A shareholder activist tends to improve a company’s stock price during its campaigns—and sustains those gains for three years after the campaign is announced. But when one considers the period after an activist has exited its position, the picture becomes murkier.
We examined almost 170 shareholder activist campaigns worldwide over the past ten years and found that after an activist had exited its position, three-year excess total shareholder returns (TSR) were negative in about 40 percent of the companies that had experienced positive returns while an activist held its stake. This was nearly double the number of companies (23 percent) that continued to see positive returns over the three-year, postexit period (exhibit).
There are likely several reasons why companies do not sustain returns after activists have exited. When a company’s stock price runs ahead of its fundamentals, activists may sell to realize their gains (the activist’s own investors, after all, are also seeking high returns). Moreover, even when the company’s intrinsic and market valuations are aligned, higher performance cannot be sustained forever. As the pace of earnings growth decelerates, TSR declines as well. And, of course, some activist investors aren’t playing for the long term; they make short-term fixes but don’t push for fundamental, sustainable changes. Nor are activists always right in their campaign decisions; in fact, they incurred losses in almost two out of five campaigns.

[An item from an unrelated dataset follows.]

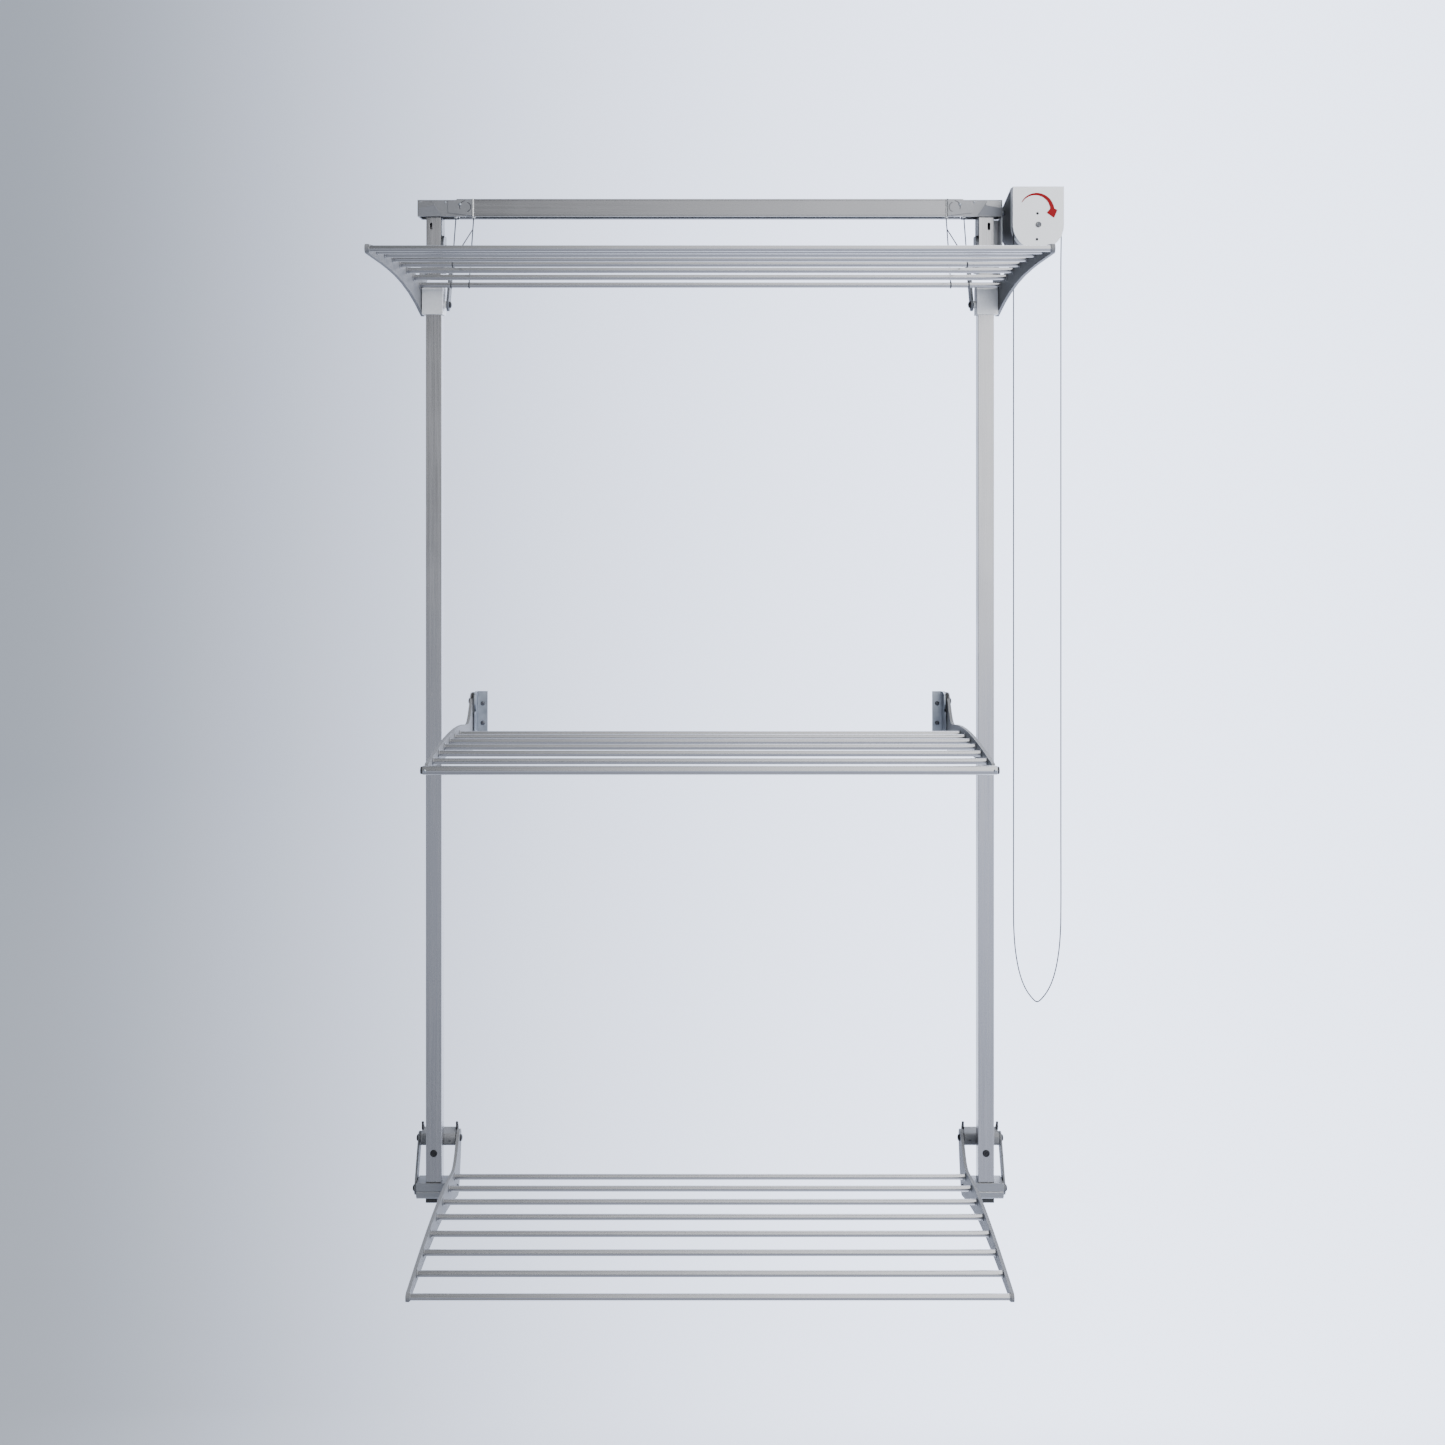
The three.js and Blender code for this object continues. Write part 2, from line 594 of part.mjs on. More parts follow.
// Spool with two windings: end flanges and one in the middle.
function spoolGeometry() {
  const bore = SHAFT_RADIUS + GAP;
  const flange = 1.5;
  const profile = [
    [bore, -SPOOL_HALF_WIDTH],
    [SPOOL_FLANGE_RADIUS, -SPOOL_HALF_WIDTH],
    [SPOOL_FLANGE_RADIUS, -SPOOL_HALF_WIDTH + flange],
    [SPOOL_CORE_RADIUS, -SPOOL_HALF_WIDTH + flange],
    [SPOOL_CORE_RADIUS, -flange / 2],
    [SPOOL_FLANGE_RADIUS, -flange / 2],
    [SPOOL_FLANGE_RADIUS, flange / 2],
    [SPOOL_CORE_RADIUS, flange / 2],
    [SPOOL_CORE_RADIUS, SPOOL_HALF_WIDTH - flange],
    [SPOOL_FLANGE_RADIUS, SPOOL_HALF_WIDTH - flange],
    [SPOOL_FLANGE_RADIUS, SPOOL_HALF_WIDTH],
    [bore, SPOOL_HALF_WIDTH],
    [bore, -SPOOL_HALF_WIDTH],
  ];
  const points = profile.map(([r, y]) => new THREE.Vector2(r, y));
  return new THREE.LatheGeometry(points, 16).rotateZ(Math.PI / 2);
}

// A round cord along a path, with flat ends.
function cordGeometry(path, radius, steps) {
  const section = new THREE.Shape();
  const sides = 8;
  for (let side = 0; side < sides; side += 1) {
    const angle = Math.PI * 2 * side / sides;
    const point = [radius * Math.cos(angle), radius * Math.sin(angle)];
    if (side === 0) {
      section.moveTo(...point);
    } else {
      section.lineTo(...point);
    }
  }
  section.closePath();
  return new THREE.ExtrudeGeometry(section, { steps, extrudePath: path });
}

// The pull cord hangs in a loop: half the drop as distances from its middle and heights, then
// its mirror image, then over the wheel.
function pullCordPath() {
  const drop = [
    [WHEEL_PITCH_RADIUS, DRIVE_Z],
    [WHEEL_PITCH_RADIUS, -130],
    [WHEEL_PITCH_RADIUS, -400],
    [WHEEL_PITCH_RADIUS, -700],
    [WHEEL_PITCH_RADIUS, -1000],
    [WHEEL_PITCH_RADIUS, -1250],
    [WHEEL_PITCH_RADIUS, -1400],
    [46, -1440],
    [42.5, -1482],
    [35, -1522],
    [25, -1550],
    [13, -1569],
    [0, PULL_CORD_LOW_Z],
  ];
  const wrapSteps = 9;
  const wrapGap = 0.06;
  const points = drop.map(([fromMiddle, z]) => new THREE.Vector3(DRIVE_X - fromMiddle, -WHEEL_FORWARD, z));
  for (const [fromMiddle, z] of drop.slice(0, -1).reverse()) {
    points.push(new THREE.Vector3(DRIVE_X + fromMiddle, -WHEEL_FORWARD, z));
  }
  for (let step = 1; step <= wrapSteps; step += 1) {
    const angle = (Math.PI - wrapGap) * step / wrapSteps;
    const x = DRIVE_X + WHEEL_PITCH_RADIUS * Math.cos(angle);
    points.push(new THREE.Vector3(x, -WHEEL_FORWARD, DRIVE_Z + WHEEL_PITCH_RADIUS * Math.sin(angle)));
  }
  return points;
}

// A smooth curve through the points, kept as straight steps, with as many in each span between two.
class CordCurve extends THREE.Curve {
  constructor(points, stepsPerSpan) {
    super();
    const smooth = new THREE.CatmullRomCurve3(points, false, 'centripetal');
    const spans = points.length - 1;
    this.samples = [];
    for (let index = 0; index <= spans * stepsPerSpan; index += 1) {
      this.samples.push(smooth.getPoint(index / (spans * stepsPerSpan)));
    }
  }

  getPoint(t, target = new THREE.Vector3()) {
    const place = t * (this.samples.length - 1);
    const index = Math.min(Math.floor(place), this.samples.length - 2);
    return target.lerpVectors(this.samples[index], this.samples[index + 1], place - index);
  }

  getPointAt(t, target) {
    return this.getPoint(t, target);
  }

  getTangentAt(t, target) {
    return this.getTangent(t, target);
  }
}

// Straight run of the inner lift cord, from under the bar to the top of the fourth rod.
function liftCordGeometry(side) {
  const rodReach = ARM_REACH - 4 * ROD_PITCH;
  const startForward = SHAFT_FORWARD + SPOOL_CORE_RADIUS + LIFT_CORD_RADIUS + GAP;
  const start = new THREE.Vector3(side * INNER_LIFT_CORD_X, -startForward, -BAR_HALF_HEIGHT - 1.5);
  const end = new THREE.Vector3(
    side * INNER_LIFT_CORD_X,
    -WALL_AXLE_FORWARD - rodReach,
    TOP_AXLE_Z + archHeight(rodReach) + ROD_RADIUS + LIFT_CORD_RADIUS + 1,
  );
  return cordGeometry(new THREE.LineCurve3(start, end), LIFT_CORD_RADIUS, 1);
}

// ---- assembly --------------------------------------------------------------------------------
const MATERIALS = {
  aluminium: new THREE.MeshStandardMaterial({ color: 0xb4b7ba, roughness: 0.38, metalness: 0.9 }),
  rod: new THREE.MeshStandardMaterial({ color: 0xc4c7ca, roughness: 0.3, metalness: 0.9 }),
  paint: new THREE.MeshStandardMaterial({ color: 0xa9acb0, roughness: 0.5, metalness: 0.4 }),
  plastic: new THREE.MeshStandardMaterial({ color: 0xd3d5d8, roughness: 0.55, metalness: 0 }),
  nylon: new THREE.MeshStandardMaterial({ color: 0xe8e8e4, roughness: 0.5, metalness: 0 }),
  steel: new THREE.MeshStandardMaterial({ color: 0x8d9094, roughness: 0.35, metalness: 1 }),
  rubber: new THREE.MeshStandardMaterial({ color: 0x17181a, roughness: 0.85, metalness: 0 }),
  cord: new THREE.MeshStandardMaterial({ color: 0xa5a8ac, roughness: 0.9, metalness: 0 }),
};

const rack = new THREE.Group();

function place(parent, name, geometry, material) {
  const mesh = new THREE.Mesh(geometry, MATERIALS[material]);
  mesh.name = name;
  parent.add(mesh);
  return mesh;
}

function addShelf(name, axleZ, armInner, rods, tipReach) {
  const shelf = new THREE.Group();
  shelf.position.set(0, -WALL_AXLE_FORWARD, axleZ);
  rack.add(shelf);
  for (const [word, side] of [['left', -1], ['right', 1]]) {
    place(shelf, `${name}_${word}_arm`, geometryOf(arm(side, armInner, tipReach)), 'paint');
  }
  rods.forEach((rod, index) => {
    const mesh = place(shelf, rod.name ?? `${name}_rod_${index + 1}`,
      rodGeometry(rod.radius, rod.halfLength ?? armInner - GAP), 'rod');
    mesh.position.set(0, -rod.reach, archHeight(rod.reach));
  });
  return shelf;
}

function evenRods(count, pitch, lastReach) {
  const rods = [];
  for (let index = 0; index < count; index += 1) {
    rods.push({ reach: lastReach - pitch * (count - 1 - index), radius: ROD_RADIUS });
  }
  return rods;
}

place(rack, 'top_bar', geometryOf(topBar()), 'aluminium');
for (const [word, side] of [['left', -1], ['right', 1]]) {
  place(rack, `${word}_end_bracket`, geometryOf(endBracket(side)), 'paint');
  place(rack, `${word}_leg`, geometryOf(leg(side)), 'aluminium');
  place(rack, `mid_${word}_wall_bracket`, geometryOf(midWallBracket(side)), 'steel');
  place(rack, `bottom_${word}_wall_bracket`, geometryOf(bottomWallBracket(side)), 'paint');
  place(rack, `${word}_upright`, geometryOf(upright(side)), 'aluminium');
  place(rack, `${word}_sleeve`, geometryOf(sleeve(side)), 'paint');
  place(rack, `${word}_foot_crosspiece`, geometryOf(footCrosspiece(side)), 'paint');
  place(rack, `${word}_foot_pad`, geometryOf(footPad(side)), 'rubber');
  place(rack, `${word}_lift_cord`, liftCordGeometry(side), 'cord');
  const spool = place(rack, `${word}_spool`, spoolGeometry(), 'nylon');
  spool.position.set(side * SPOOL_X, -SHAFT_FORWARD, SHAFT_Z);
}

const longRods = evenRods(8, ROD_PITCH, ARM_REACH);
const midRods = evenRods(7, MID_ROD_PITCH, MID_RAIL_REACH);
midRods[midRods.length - 1] = {
  reach: MID_RAIL_REACH,
  radius: MID_RAIL_RADIUS,
  halfLength: MID_RAIL_HALF_LENGTH,
  name: 'mid_front_rail',
};
const topShelf = addShelf('top', TOP_AXLE_Z, TOP_ARM_INNER, longRods, ARM_REACH);
addShelf('mid', MID_AXLE_Z, MID_ARM_INNER, midRods, MID_ARM_TIP_REACH);
const bottomShelf = addShelf('bottom', BOTTOM_AXLE_Z, BOTTOM_ARM_INNER, longRods, ARM_REACH);
for (const [word, side] of [['left', -1], ['right', 1]]) {
  place(topShelf, `top_${word}_link`, geometryOf(link(side, TOP_LINK_INNER, TOP_LINK_OUTER)), 'steel');
  place(bottomShelf, `bottom_${word}_link`,
    geometryOf(link(side, BOTTOM_LINK_INNER, BOTTOM_LINK_OUTER)), 'steel');
}

place(rack, 'drive_housing', geometryOf(driveHousing()), 'plastic');
place(rack, 'drive_cover', geometryOf(driveCover()), 'plastic');
place(rack, 'drive_shaft', geometryOf(driveShaft()), 'steel');
place(rack, 'worm_shaft', geometryOf(wormShaft()), 'steel');
const cordWheel = place(rack, 'cord_wheel', cordWheelGeometry(), 'nylon');
cordWheel.position.set(DRIVE_X, -WHEEL_FORWARD, DRIVE_Z);
const cordCurve = new CordCurve(pullCordPath(), 2);
place(rack, 'pull_cord', cordGeometry(cordCurve, PULL_CORD_RADIUS, cordCurve.samples.length - 1), 'cord');

export default rack;
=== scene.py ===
import json
import math

import bmesh
import bpy
from mathutils import Matrix, Vector


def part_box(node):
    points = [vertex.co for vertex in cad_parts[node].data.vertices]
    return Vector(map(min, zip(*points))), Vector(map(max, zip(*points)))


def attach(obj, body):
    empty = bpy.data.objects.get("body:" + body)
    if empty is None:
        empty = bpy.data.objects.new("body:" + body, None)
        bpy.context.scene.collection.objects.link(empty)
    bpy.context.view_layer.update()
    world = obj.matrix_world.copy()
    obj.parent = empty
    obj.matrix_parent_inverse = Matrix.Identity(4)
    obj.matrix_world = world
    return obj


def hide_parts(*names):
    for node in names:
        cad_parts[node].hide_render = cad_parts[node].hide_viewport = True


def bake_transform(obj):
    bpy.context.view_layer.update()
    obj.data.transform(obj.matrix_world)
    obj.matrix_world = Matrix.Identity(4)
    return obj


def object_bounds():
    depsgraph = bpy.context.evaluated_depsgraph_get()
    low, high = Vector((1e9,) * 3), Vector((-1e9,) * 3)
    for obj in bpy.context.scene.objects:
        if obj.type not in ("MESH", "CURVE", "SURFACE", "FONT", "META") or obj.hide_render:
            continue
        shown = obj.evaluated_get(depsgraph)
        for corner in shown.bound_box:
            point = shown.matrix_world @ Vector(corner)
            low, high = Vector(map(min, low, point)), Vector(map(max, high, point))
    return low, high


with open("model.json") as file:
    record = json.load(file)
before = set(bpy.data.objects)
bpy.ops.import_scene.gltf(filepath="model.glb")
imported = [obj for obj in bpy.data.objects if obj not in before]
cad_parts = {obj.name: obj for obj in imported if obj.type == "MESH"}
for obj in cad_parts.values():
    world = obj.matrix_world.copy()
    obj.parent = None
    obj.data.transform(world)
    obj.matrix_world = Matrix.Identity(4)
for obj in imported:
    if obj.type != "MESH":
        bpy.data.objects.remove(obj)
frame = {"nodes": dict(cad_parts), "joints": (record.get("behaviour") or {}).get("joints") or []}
CAD_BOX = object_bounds()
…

As always, broader context matters. Not only is it often impossible to measure precisely when activists begin to accumulate shares, since they can often acquire positions below an undetectable regulatory red line (such as, in the United States, more than the 5 percent of a class of covered equity shares that would require a Schedule 13D filing), but it may be that the “long run” is a lot longer than just the several-year period during which a shareholder activist first announces, and then exits, a position. For nonactivist shareholders that invest for longer periods of time, the announcement of an activist campaign could be a long-term net positive for the company, even considering a decline in TSR following the activist’s exit. Just because a shareholder activist seeks to maximize its own returns over the period in which it holds company shares does not mean that the activist campaign, and the eventual exit of the activist, destroys long-term value—or necessarily creates it.